┌─ DATASET EXCERPT
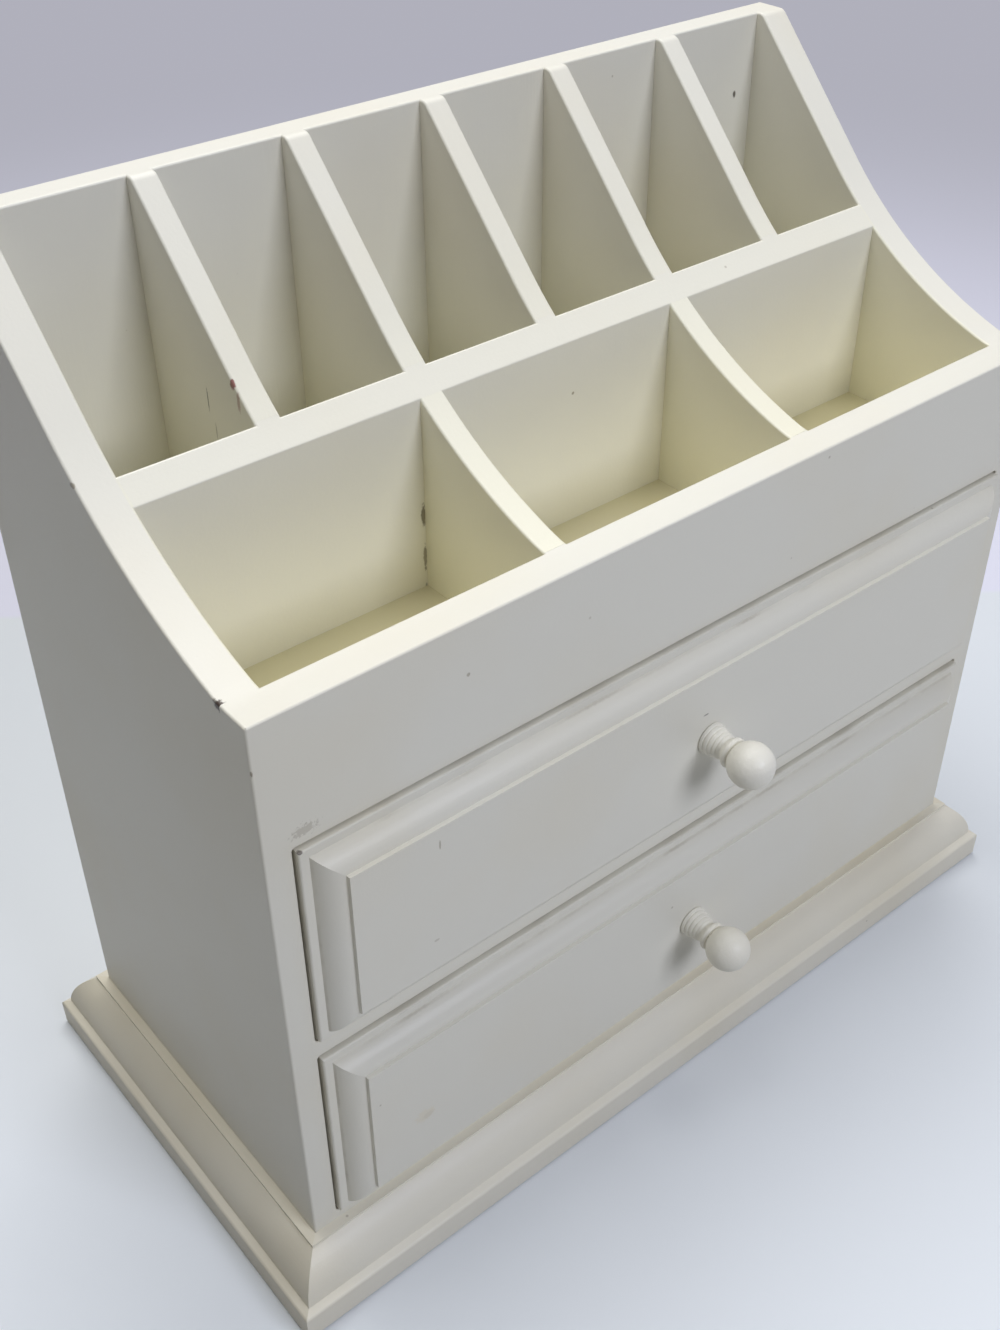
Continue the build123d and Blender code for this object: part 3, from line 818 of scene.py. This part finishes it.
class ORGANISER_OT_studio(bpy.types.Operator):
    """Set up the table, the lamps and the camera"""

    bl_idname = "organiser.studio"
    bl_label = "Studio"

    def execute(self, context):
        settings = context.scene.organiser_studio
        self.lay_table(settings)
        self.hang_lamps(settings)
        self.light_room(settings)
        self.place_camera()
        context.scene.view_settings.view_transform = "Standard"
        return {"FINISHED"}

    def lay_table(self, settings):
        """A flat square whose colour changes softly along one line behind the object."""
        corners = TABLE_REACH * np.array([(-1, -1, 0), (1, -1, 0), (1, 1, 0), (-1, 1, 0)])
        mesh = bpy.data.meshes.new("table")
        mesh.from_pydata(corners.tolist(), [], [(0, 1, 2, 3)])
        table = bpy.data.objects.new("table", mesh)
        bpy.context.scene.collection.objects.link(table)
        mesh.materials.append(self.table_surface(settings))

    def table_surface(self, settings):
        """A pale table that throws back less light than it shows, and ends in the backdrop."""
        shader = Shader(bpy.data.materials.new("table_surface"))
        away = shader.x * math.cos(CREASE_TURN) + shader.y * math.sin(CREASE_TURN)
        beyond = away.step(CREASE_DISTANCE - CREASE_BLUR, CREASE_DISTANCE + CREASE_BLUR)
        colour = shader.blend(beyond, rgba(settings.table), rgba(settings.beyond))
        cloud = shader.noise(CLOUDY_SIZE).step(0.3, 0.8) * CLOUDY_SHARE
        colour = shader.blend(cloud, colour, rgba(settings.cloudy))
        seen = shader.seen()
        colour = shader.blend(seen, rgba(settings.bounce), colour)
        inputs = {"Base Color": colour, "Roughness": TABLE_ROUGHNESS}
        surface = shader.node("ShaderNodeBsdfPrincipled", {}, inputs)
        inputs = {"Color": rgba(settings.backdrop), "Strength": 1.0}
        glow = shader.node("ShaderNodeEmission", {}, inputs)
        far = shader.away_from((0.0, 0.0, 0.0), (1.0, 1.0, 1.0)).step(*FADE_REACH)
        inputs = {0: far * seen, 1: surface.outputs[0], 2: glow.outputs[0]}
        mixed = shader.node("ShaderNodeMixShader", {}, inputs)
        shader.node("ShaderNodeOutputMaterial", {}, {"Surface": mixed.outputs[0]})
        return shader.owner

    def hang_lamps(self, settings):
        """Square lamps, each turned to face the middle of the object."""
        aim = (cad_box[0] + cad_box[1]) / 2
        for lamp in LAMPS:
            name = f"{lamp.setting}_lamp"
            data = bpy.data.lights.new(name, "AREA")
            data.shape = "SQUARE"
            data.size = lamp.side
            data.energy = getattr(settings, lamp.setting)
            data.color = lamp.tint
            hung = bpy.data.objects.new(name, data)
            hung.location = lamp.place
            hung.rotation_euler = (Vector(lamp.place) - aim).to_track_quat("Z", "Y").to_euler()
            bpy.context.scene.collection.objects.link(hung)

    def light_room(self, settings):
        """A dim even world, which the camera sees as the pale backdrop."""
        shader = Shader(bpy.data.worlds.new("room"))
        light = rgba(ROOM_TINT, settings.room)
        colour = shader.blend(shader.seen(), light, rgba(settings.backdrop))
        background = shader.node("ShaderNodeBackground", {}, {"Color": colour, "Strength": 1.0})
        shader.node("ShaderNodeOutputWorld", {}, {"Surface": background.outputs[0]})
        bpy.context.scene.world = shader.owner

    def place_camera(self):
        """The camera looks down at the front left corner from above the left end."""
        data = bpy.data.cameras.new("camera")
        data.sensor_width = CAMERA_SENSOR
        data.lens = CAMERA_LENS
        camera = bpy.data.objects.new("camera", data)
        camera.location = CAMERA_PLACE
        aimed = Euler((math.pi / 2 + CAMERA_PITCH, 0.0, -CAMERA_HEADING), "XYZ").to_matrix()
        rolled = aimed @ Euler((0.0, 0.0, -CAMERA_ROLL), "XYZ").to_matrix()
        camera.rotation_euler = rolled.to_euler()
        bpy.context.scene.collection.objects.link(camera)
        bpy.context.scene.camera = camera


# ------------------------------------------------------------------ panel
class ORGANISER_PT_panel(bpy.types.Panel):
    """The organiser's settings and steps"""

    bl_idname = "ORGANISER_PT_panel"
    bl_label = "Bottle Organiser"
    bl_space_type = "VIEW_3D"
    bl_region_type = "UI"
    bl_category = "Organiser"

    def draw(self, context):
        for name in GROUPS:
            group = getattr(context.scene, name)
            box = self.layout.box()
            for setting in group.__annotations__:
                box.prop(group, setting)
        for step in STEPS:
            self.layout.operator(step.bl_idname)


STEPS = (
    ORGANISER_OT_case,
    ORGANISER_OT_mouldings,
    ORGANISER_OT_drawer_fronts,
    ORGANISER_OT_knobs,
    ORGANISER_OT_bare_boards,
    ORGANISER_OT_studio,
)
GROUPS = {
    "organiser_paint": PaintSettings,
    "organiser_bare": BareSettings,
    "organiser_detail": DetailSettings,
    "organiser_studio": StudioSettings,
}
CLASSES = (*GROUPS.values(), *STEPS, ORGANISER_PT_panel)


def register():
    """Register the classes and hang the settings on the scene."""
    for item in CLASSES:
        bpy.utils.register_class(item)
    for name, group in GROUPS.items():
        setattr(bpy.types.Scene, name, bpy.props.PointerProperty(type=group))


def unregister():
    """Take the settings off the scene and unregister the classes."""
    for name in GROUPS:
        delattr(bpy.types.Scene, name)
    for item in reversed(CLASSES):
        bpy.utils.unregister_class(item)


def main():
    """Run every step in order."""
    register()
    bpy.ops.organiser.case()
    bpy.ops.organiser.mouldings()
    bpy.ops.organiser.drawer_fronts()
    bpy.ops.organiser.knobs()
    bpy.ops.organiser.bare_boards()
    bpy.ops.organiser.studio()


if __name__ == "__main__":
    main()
└─
- TASK GOAL
Copy, please, exactly the lines that start at the first line of the data and end at the line containing "mesh.materials.append(self.table_surface(settings))", both kept and no others.

- THE REPLY
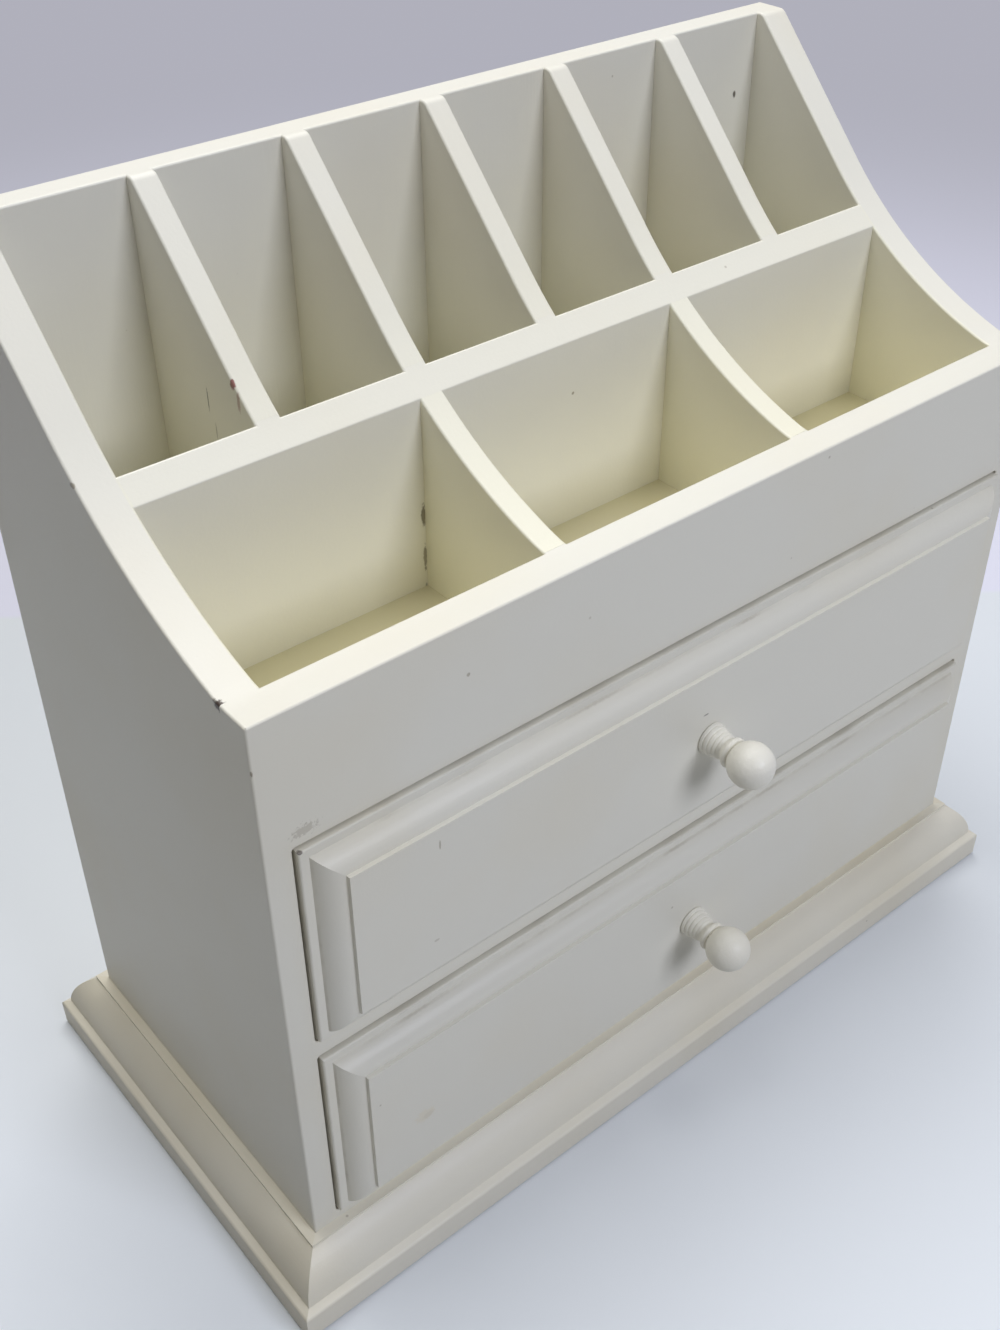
Continue the build123d and Blender code for this object: part 3, from line 818 of scene.py. This part finishes it.
class ORGANISER_OT_studio(bpy.types.Operator):
    """Set up the table, the lamps and the camera"""

    bl_idname = "organiser.studio"
    bl_label = "Studio"

    def execute(self, context):
        settings = context.scene.organiser_studio
        self.lay_table(settings)
        self.hang_lamps(settings)
        self.light_room(settings)
        self.place_camera()
        context.scene.view_settings.view_transform = "Standard"
        return {"FINISHED"}

    def lay_table(self, settings):
        """A flat square whose colour changes softly along one line behind the object."""
        corners = TABLE_REACH * np.array([(-1, -1, 0), (1, -1, 0), (1, 1, 0), (-1, 1, 0)])
        mesh = bpy.data.meshes.new("table")
        mesh.from_pydata(corners.tolist(), [], [(0, 1, 2, 3)])
        table = bpy.data.objects.new("table", mesh)
        bpy.context.scene.collection.objects.link(table)
        mesh.materials.append(self.table_surface(settings))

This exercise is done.